It is well known that the harmonic series H(x)=\sum_{n=1}^{\infty} xn^{-1}=+\infty for every x\neq0, but what about the trigonometric harmonic series T(x)=\sum_{n=1}^{\infty}e^{inx}n^{-1}? Obviously for k=1,2,\ldots we have T(2k\pi)=H(1)=+\infty. It is an interesting fact that the cancellation properties inherent in T imply convergence. This is relatively straight-forward to prove this using a modificaton of Leibniz's alternating series test. More remarkable is that the convergence is actually absolute.
In order to investigate the convergence of
(1)\;\;\;\;\;T(x)=\sum_{n=1}^{\infty}\frac{e^{inx}}{n}<\infty,
first note that
\lim_{n\to\infty}|z^{n}|\to0
for every z\in\mathbb{C} with |z|<1. Since
1>\frac{1}{n}>\frac{1}{n+1}>0 for all n>1, we find \frac{1}{n}\searrow0 (monotonically decreases to zero) and so Dirichlet's test implies
(2)\;\;\;\;\;\sum\limits_{n=1}^{\infty}\frac{z^{n}}{n}<\infty,
the convergence taking place and being absolute for every z with |z|<1. To deal with the boundary |z|=1, note that if |z|=1 and z\neq1 (i.e. z\neq1+0i), then we have
\left|\sum_{n=1}^{N}z^{n}\right|=\left|\frac{1-z^{N+1}}{1-z}\right|\leq\frac{2}{1-z}<\infty.
The upper bound M=\frac{2}{1-z} is independent of N and so (2) holds for all |z|\leq1, except when z=1. Putting z\mapsto e^{inx} shows that (1) converges absolutely for every x\neq 2k\pi (k=1, 2, \ldots).
To carry out the actual summation for T(x) is a tedious exercise in complex analytic methods, and the resulting formulas are unworkable (although again rather remarkably, they contain only elementary functions). Another approach is to recognize that T(x) is the Fourier transform (series) of some periodic function with Fourier coefficients \hat{f}(0)=0 and for n>1
\hat{f}(n)=\frac{1}{n}.
Despite this, the computation is relatively straight-forward for certain values of x. For example, take x=1 and note that
T(1)=\sum_{n=1}^{\infty}\frac{e^{in}}{n}.
Writing
\int\left(\underbrace{(e^{iz})^{1}+(e^{iz})^{2}+\ldots}_{\text{geomtric series with ratio }r=e^{iz}}\right)dz=\int\frac{e^{iz}}{1-e^{iz}}\;dz,
we find that (with u=1-e^{iz})
\sum_{n=1}^{\infty}\frac{1}{in}(e^{iz})^{n}=i\int\frac{du}{u}=i\ln(1-e^{iz}).

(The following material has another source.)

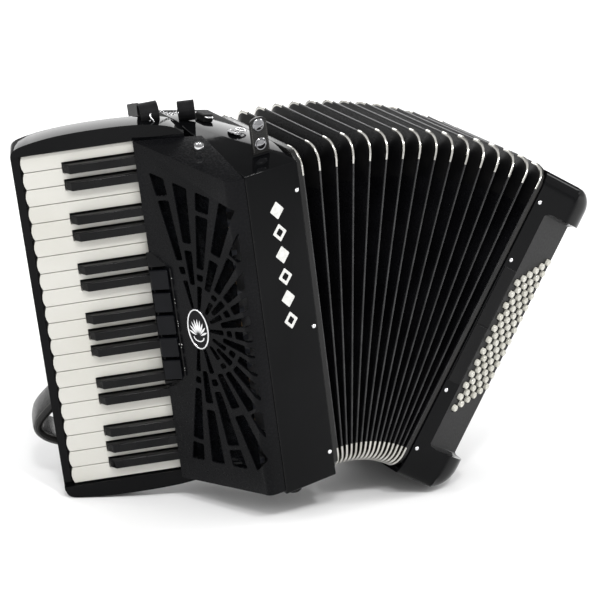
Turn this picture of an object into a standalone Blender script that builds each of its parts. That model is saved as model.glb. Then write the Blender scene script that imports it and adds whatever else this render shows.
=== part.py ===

Combining all of this together, we obtain
\begin{align*} T(1) &=\left(i\ln(1-e^{iz})\right)\Big|_{z=1}\\ &=i\ln\left(e^{i/2}\left((e^{-i/2}-e^{i/2}\right)\right)\\ &=i\ln\left(e^{i/2}\right)+i\ln\left(2i\sin\left(-\frac{1}{2}\right)\right)\\ &=-\frac{1}{2}+i\left(\ln(-i)+\ln\left(\sin\left(\frac{1}{2}\right)\right)\right)\\ &=-\frac{1}{2}+\frac{\pi}{2}+i\ln\left(2\sin\left(\frac{1}{2}\right)\right) \end{align*}
Since
T(1)=\sum_{n=1}^{\infty}\left(\frac{\cos n}{n}+i\frac{\sin n}{n}\right),
taking real and imaginary parts yields
T(1)=\frac{-\ln(2-2\cos(1))}{2}+i\frac{\pi-1}{2}.
The graphic at the beginning of the post shows the graph of \sin n/n on the (n,x) plane.